Wasted wind power will add £40 to the average household bill this year with estimates showing that will rise to £150 a year by 2026.

The Carbon Tracker's findings come in the wake of the government's plan to reduce the time it takes to build new grid infrastructure.

Currently, when it is windy, the grid is unable to handle the extra power being generated. Wind farms are then being paid to switch of while gas-powered stations are paid to fire up.

The overall cost of this is then passed on the consumers.

Solving the problem 'not even that expensive'

The tracker said that the main problem in getting electricity to where it is needed is a bottleneck in transmission between Scotland, where half of the UK's onshore wind farms are, and South-east England, where the most electricity is used.

"There are not enough cables", said Lorenzo Sani, analyst at Carbon Tracker.

"The logical solution would be to build more grid infrastructure," he added. "It's not even that expensive."

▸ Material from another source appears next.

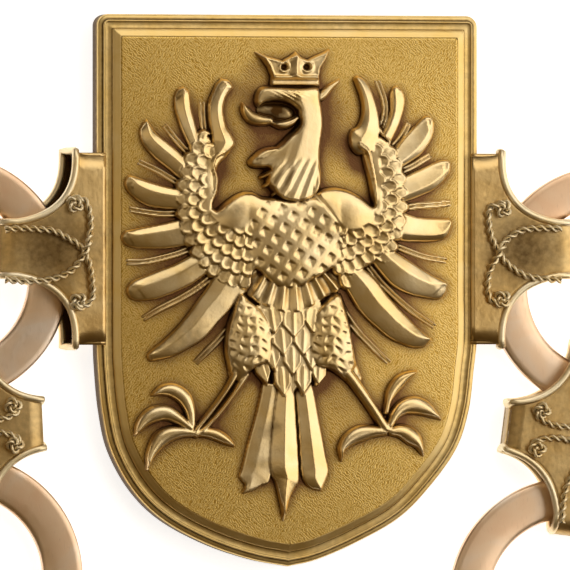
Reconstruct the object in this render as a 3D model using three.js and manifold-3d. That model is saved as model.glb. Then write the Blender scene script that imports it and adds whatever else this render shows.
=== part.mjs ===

The queue for grid connections currently contains hundreds of projects that could generate almost 400 gigawatts of electricity — more than twice as much as is forecast to be needed to meet the government’s goal of decarbonising the power system by 2035.

However, many are the result of speculative applications or stalled developments; up to 70% of projects in the queue do not materialize.

The UK Government's new system is designed to overhaul the way connections are awarded and to support projects that can deliver at speed.